Further, a 2022 report by the NewClimate Institute called the company's goal of net-zero carbon by 2040 "unsubstantiated" based on current progress and business practices, the Associated Press reports. 

For its part, Amazon told Select that it is still "committed to using its size and scale to make a difference in preserving the natural world," adding that it "cannot do this alone" and pointing to the Climate Pledge as evidence of trying to form a community with a unified purpose.

While we all need to think more about how our retail habits might affect the environment, huge companies like Amazon also need to take action themselves to reduce their impact at every stage, from manufacturing and storage to transport and delivery. 

That's why it's not just vital that pledges like this one are made, but that they are stuck to. 

The bottom line 

Looking into companies that have signed The Climate Pledge can give you an idea of businesses that are trying to change practices that harm our planet.

However, it's always a good idea to look more deeply into the track records of companies that you shop with to see where their money goes, what kind of packaging they use, and how their products are transported.

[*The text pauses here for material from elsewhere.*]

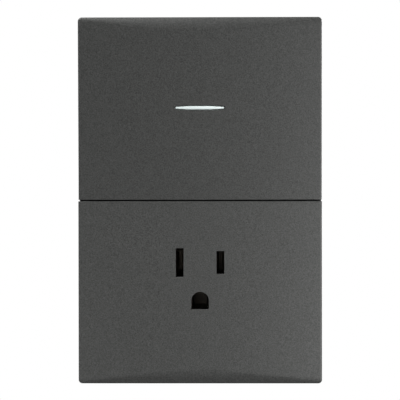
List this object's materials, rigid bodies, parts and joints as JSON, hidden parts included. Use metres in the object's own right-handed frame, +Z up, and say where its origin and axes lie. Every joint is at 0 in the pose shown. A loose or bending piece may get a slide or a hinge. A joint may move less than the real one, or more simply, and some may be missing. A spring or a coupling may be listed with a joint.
{
  "type": "switch and socket combination",
  "caption": "Flush wall plate with a large rocker switch above a three-pin earthed outlet, on a steel strap with two moulded modules behind it.",
  "frame": {"origin": "middle of the two box-screw slots, in the plane of the wall that the trim frame rests on", "axes": "+X to the right seen from the room, +Y into the wall, +Z up; the face looks towards -Y"},
  "size_m": [0.076, 0.0306, 0.1144],
  "materials": {
    "graphite_plastic": "satin, fine metallic grain",
    "white_plastic": "satin",
    "black_plastic": "matte",
    "grey_plastic": "matte",
    "cream_plastic": "satin",
    "zinc_steel": "zinc plated",
    "spring_steel": "drawn wire",
    "brass": "stamped strip",
    "copper": "stamped copper strip",
    "silver": "contact silver",
    "green_steel": "green dyed zinc"
  },
  "bodies": {
    "mounting_frame": {"outlet_panel": "graphite_plastic", "trim_frame": "black_plastic", "mounting_strap": "zinc_steel", "switch_cover": "grey_plastic", "outlet_cover": "black_plastic", "switch_housing": "cream_plastic", "outlet_housing": "cream_plastic", "common_terminal": "brass", "upper_fixed_terminal": "brass", "lower_fixed_terminal": "brass", "fixed_rivets": "silver", "live_contact": "brass", "neutral_contact": "brass", "earth_contact": "brass", "module_screws": "zinc_steel", "frame_screws": "zinc_steel", "switch_terminal_screws": "brass", "live_terminal_screw": "brass", "neutral_terminal_screw": "zinc_steel", "earth_terminal_screw": "green_steel"},
    "rocker": {"rocker_key": "graphite_plastic", "indicator_bar": "white_plastic", "rocker_carrier": "grey_plastic", "plunger_spring": "spring_steel", "plunger": "cream_plastic"},
    "lever": {"contact_lever": "copper", "lever_rivets": "silver"}
  },
  "joints": [
    {"name": "rocker_tilt", "type": "hinge", "parent": "mounting_frame", "child": "rocker", "pos_m": [0, -0.004, 0.02873], "axis": [-1, 0, 0], "range_deg": [0, 5]},
    {"name": "lever_tilt", "type": "hinge", "parent": "mounting_frame", "child": "lever", "pos_m": [0, 0.0136, 0.02873], "axis": [-1, 0, 0], "range_deg": [-15, 0]}
  ],
  "couplings": [
    {"joint": "lever_tilt", "follows": "rocker_tilt", "ratio": -3}
  ]
}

Amazon's Climate Pledge Friendly badge can help guide you toward products that have earned some type of sustainability certification, but it is still advisable to check out what exactly those certifications mean. 

You can also shop better by changing your own habits. Shop local or secondhand, avoid next-day delivery whenever possible, and even shop in person to reduce the pollution stemming from your purchases.